Etat du français (polyvalence des raccourcis)

Dans le pays de Voltaire qui, depuis l’arrivée de son dernier président, a les yeux de Chimène pour le mode de vie états-unien, il faut que tout aille vite et donc, en sémantique, les raccourcis foisonnent. Ainsi chez les sonores des ondes, pour faire chic, «un restaurant gastronomique» se prononce «un gastro». C’est hélas encore un peu la saison des grandes bouffes et toujours celle des bactéries vengeresses de circonstance, alors les rapporteurs déplorent, quelques nouvelles plus loin, la vague habituelle de «gastro» (-entérites). Un peu comme si, de l’un à l’autre, il n’y avait qu’un pas qui mène souvent au «gastro» de service.

Les miracles de la charité

Le jour même où des vagues entières de touristes hivernaux étaient clouées au sol dans les aéroports parisiens par les intempéries (et aussi par le manque d’antigel), on apprenait l’arrivée sans problème de deux vols gouvernementaux livrant des petits Haïtiens à des familles adoptives françaises trépignantes. Soulagés d’apprendre qu’en France il n’y a plus de petits nationaux dans les hospices de l’Assistance Publique, les souchiens ont dû être ravis de cette nouvelle manifestation de la générosité de l’Etat et de la bonne santé des contribuables.

Cet Etat qui se désengage

Un peu partout dans les provinces d’Europe, la mode est à la privatisation de services (traitement et fourniture de l’eau, énergies, acheminement du courrier, télécommunications, autoroutes, transports nationaux) qui traditionnellement incombaient à l’Etat; sournoisement, le système de conscription disparaît pour être remplacé par des armées de métier, dont on peut soupçonner qu’elles en viendront bientôt à sous-traiter à des organisations privées (comme l’occupant états-unien le pratique en Irak)… Mais curieusement, les impôts continuent d’augmenter… Pourquoi payer plus un Etat qui rend de moins en moins service?

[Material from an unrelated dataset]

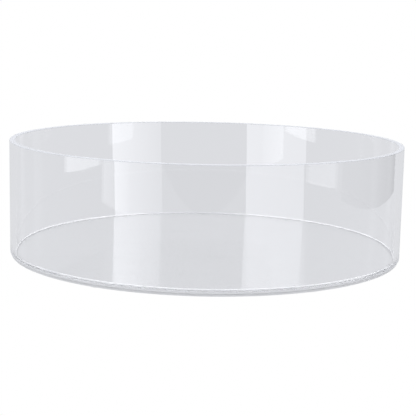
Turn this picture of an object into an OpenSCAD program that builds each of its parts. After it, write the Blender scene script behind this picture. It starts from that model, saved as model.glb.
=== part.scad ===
// Clear round display drum that turns on a low ball-bearing base.
// Origin: centre of the circle that the feet stand on. +Z is up and is the axis that the drum turns about.
// All sizes are in millimetres.

/* [Drum] */
// Outside diameter of the drum
outer_d = 350; // [250:5:500]
// Height of the whole stand, from the feet to the rim
total_h = 101.5; // [60:0.5:200]
// Thickness of the drum's tube wall
wall_t = 5; // [4:0.5:8]
// Thickness of the floor sheet
floor_t = 2.5; // [2.5:0.5:5]
// Depth of the step round the floor's edge that the tube stands in
rebate_h = 1; // [0.6:0.1:1]
// Thickness of the solvent cement between the floor and the tube
cement_t = 0.1; // [0.05:0.05:0.2]
// Radius of the polished edges at the rim
rim_round = 0.6; // [0.3:0.1:1]

/* [Base] */
// Thickness of the base sheet
base_t = 2; // [2:0.5:5]
// How far the base sheet's edge stands back from the drum's outside
base_setback = 1; // [0.5:0.5:2]
// Gap between the base sheet and the floor sheet
plate_gap = 0.3; // [0.3:0.1:0.6]
// Size of the bevel along the cut edges of both sheets
edge_bevel = 0.25; // [0.1:0.05:0.4]

/* [Bearing] */
// Diameter of one bearing ball
ball_d = 2.5; // [2:0.1:2.5]
// Number of balls in the race
ball_count = 36; // [18:6:60]
// How far the ball circle lies inside the drum's outside
race_inset = 5; // [5:0.5:8]
// Gap all round between a ball and its groove or pocket
ball_clearance = 0.05; // [0.05:0.01:0.08]
// Width of the ring that keeps the balls apart
cage_w = 4; // [3.6:0.1:4]
// Thickness of that ring
cage_t = 0.8; // [0.6:0.1:0.8]
// Depth of the shallow channel in each sheet that the ring runs in
channel_depth = 0.4; // [0.4:0.05:0.5]
// Gap beside the ring at each side of its channel
channel_side_gap = 0.5; // [0.4:0.1:0.5]

/* [Feet] */
// Diameter of one foot pad
pad_d = 8; // [6:1:8]
// Thickness of one foot pad
pad_t = 0.5; // [0.4:0.1:1]
// Number of foot pads
pad_count = 6; // [3:1:12]
// How far the circle of pads lies inside the ball circle
pad_inset = 1; // [1:1:30]

/* [Hidden] */
$fn = 180;

outer_r = outer_d / 2;
inner_r = outer_r - wall_t;
race_r = outer_r - race_inset;
base_r = outer_r - base_setback;
pad_circle_r = race_r - pad_inset;

base_z = pad_t;
base_top_z = base_z + base_t;
floor_z = base_top_z + plate_gap;
floor_top_z = floor_z + floor_t;
step_z = floor_top_z - rebate_h;
wall_z = step_z + cement_t;
ball_z = base_top_z + plate_gap / 2;

step_r = inner_r - cement_t;
groove_r = ball_d / 2 + ball_clearance;
channel_w = cage_w + 2 * channel_side_gap;
pocket_d = ball_d + 2 * ball_clearance;
arc_steps = 5;

clear_tint = [0.86, 0.89, 0.93, 0.35];
cement_tint = [0.93, 0.95, 0.97, 0.6];
ball_tint = [0.80, 0.84, 0.88, 0.60];
pad_tint = [0.84, 0.86, 0.88, 0.55];

// Points of a quarter circle about a centre, from one angle to 90 degrees further on
function quarter(centre, radius, from_angle) = [
    for (i = [0 : arc_steps])
        let (a = from_angle + 90 * i / arc_steps)
            centre + radius * [cos(a), sin(a)]
];

// A disc whose two cut edges are bevelled
module bevelled_disc(radius, height) {
    rotate_extrude()
        polygon([
            [0, 0],
            [radius - edge_bevel, 0],
            [radius, edge_bevel],
            [radius, height - edge_bevel],
            [radius - edge_bevel, height],
            [0, height]
        ]);
}

// The space that one sheet gives to the balls and their ring: a shallow channel, and a round groove at its middle
module race_space() {
    translate([0, 0, ball_z])
        rotate_extrude()
            translate([race_r, 0])
                union() {
                    circle(r = groove_r, $fn = 48);
                    square([channel_w, plate_gap + 2 * channel_depth], center = true);
                }
}

// The drum's wall: a length of tube with its rim edges rounded by polishing
module wall_ring() {
    color(clear_tint)
        rotate_extrude()
            polygon(concat(
                [[inner_r, wall_z], [outer_r, wall_z]],
                quarter([outer_r - rim_round, total_h - rim_round], rim_round, 0),
                quarter([inner_r + rim_round, total_h - rim_round], rim_round, 90)
            ));
}

// The drum's floor: a round sheet with a step for the wall above and the upper half of the ball race below
module floor_disc() {
    color(clear_tint)
        difference() {
            union() {
                translate([0, 0, floor_z])
                    bevelled_disc(outer_r, floor_t - rebate_h);
                translate([0, 0, floor_z + edge_bevel])
                    cylinder(h = floor_t - edge_bevel, r = step_r);
            }
            race_space();
        }
}

// The film of cured cement that fills the joint under the wall and beside the floor's step
module cement_ring() {
    color(cement_tint)
        rotate_extrude()
            polygon([
                [step_r, step_z],
                [outer_r - edge_bevel, step_z],
                [outer_r - edge_bevel, wall_z],
                [inner_r, wall_z],
                [inner_r, floor_top_z],
                [step_r, floor_top_z]
            ]);
}

// The thin ring that spaces the balls, with one round pocket for each
module ball_cage() {
    color(clear_tint)
        translate([0, 0, ball_z - cage_t / 2])
            difference() {
                cylinder(h = cage_t, r = race_r + cage_w / 2);
                translate([0, 0, -1])
                    cylinder(h = cage_t + 2, r = race_r - cage_w / 2);
                for (i = [0 : ball_count - 1])
                    rotate([0, 0, i * 360 / ball_count])
                        translate([race_r, 0, -1])
                            cylinder(h = cage_t + 2, d = pocket_d, $fn = 24);
            }
}

// The balls that carry the drum and keep it centred
module bearing_balls() {
    color(ball_tint)
        for (i = [0 : ball_count - 1])
            rotate([0, 0, i * 360 / ball_count])
                translate([race_r, 0, ball_z])
                    sphere(d = ball_d, $fn = 24);
}

// The still base: a round sheet with the lower half of the ball race
module base_plate() {
    color(clear_tint)
        difference() {
            translate([0, 0, base_z])
                bevelled_disc(base_r, base_t);
            race_space();
        }
}

// The soft pads under the base
module foot_pads() {
    color(pad_tint)
        for (i = [0 : pad_count - 1])
            rotate([0, 0, i * 360 / pad_count])
                translate([pad_circle_r, 0, 0])
                    cylinder(h = pad_t, d = pad_d, $fn = 48);
}

wall_ring();
floor_disc();
cement_ring();
ball_cage();
bearing_balls();
base_plate();
foot_pads();
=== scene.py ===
"""Looks of a clear round display drum that turns on a low ball-bearing base.

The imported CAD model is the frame. The drum's wall, floor and cement joint and the base sheet are
spun again here at a finer step, because clear plastic shows every facet. The balls, their ring and
the feet keep their CAD meshes.
"""

from __future__ import annotations

import logging
import math
from collections.abc import Callable, Sequence
from dataclasses import dataclass, field
from enum import Enum

import bmesh
import bpy
from mathutils import Matrix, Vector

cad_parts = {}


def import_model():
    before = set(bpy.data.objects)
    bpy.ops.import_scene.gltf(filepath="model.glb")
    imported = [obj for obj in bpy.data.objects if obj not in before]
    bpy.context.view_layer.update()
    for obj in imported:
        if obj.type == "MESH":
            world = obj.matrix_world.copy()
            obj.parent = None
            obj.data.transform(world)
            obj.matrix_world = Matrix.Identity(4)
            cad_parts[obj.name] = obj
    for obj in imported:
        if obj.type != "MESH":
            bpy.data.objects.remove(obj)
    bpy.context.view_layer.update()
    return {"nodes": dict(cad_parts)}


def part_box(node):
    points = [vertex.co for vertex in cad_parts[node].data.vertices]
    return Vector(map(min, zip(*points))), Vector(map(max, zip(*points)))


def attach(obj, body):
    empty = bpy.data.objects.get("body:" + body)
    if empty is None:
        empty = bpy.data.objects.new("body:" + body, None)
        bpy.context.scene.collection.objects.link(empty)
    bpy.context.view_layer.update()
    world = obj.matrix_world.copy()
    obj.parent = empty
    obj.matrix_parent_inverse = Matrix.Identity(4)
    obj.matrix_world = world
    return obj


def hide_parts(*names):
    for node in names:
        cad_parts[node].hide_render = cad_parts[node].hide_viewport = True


log = logging.getLogger("display_stand")

MM = 0.001
SPIN_STEPS = 360
SHARP_ANGLE = math.radians(5.0)
MERGE_DISTANCE = 0.001 * MM

Colour = tuple[float, float, float]
WHITE: Colour = (1.0, 1.0, 1.0)
Nodes = bpy.types.NodeTree
Socket = bpy.types.NodeSocket


class Body(str, Enum):
    """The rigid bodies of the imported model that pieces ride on."""

    BASE = "base"
    CAGE = "cage"
    DRUM = "drum"


class Slot(str, Enum):
    """The record's material slots."""

    WALL = "wall_acrylic"
    SHEET = "sheet_acrylic"
    CEMENT = "clear_cement"
    CAGE = "cage_plastic"
    BALLS = "ball_glass"
    PADS = "pad_silicone"


@dataclass(frozen=True)
class Corner:
    """One corner of a turned profile, in metres, with the radius that rounds it."""

    r: float
    z: float
    rounding: float = 0.0


# --------------------------------------------------------------------------------------------------
# Meshes
# --------------------------------------------------------------------------------------------------


def finish_mesh(bm: bmesh.types.BMesh, name: str) -> bpy.types.Object:
    """Closes a mesh, turns its faces outwards, smooths it between its real edges and links it.

    Args:
        bm: The mesh being built, which is freed.
        name: The piece's name.

    Returns:
        The new object, at the origin, with its place in its mesh.
    """
    bmesh.ops.remove_doubles(bm, verts=bm.verts[:], dist=MERGE_DISTANCE)
    bmesh.ops.recalc_face_normals(bm, faces=bm.faces[:])
    for face in bm.faces:
        face.smooth = True
    for edge in bm.edges:
        edge.smooth = edge.is_manifold and edge.calc_face_angle(0.0) < SHARP_ANGLE
    mesh = bpy.data.meshes.new(name)
    bm.to_mesh(mesh)
    bm.free()
    piece = bpy.data.objects.new(name, mesh)
    bpy.context.scene.collection.objects.link(piece)
    return piece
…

Les ministres et les hauts fonctionnaires incontrôlables vous remercient et vous souhaitent une bonne année 2011.

Max l’Impertinent


1 Rivarol du 7.1.2011, n° 2981, p. 9, 1 rue d’Hauteville, F 75010 Paris.

2 Une imposture française, éditions Les Arènes, ISBN: 2-912485-95-9.

3 Sur RTL, le 6.12.2010 en fin d’après-midi.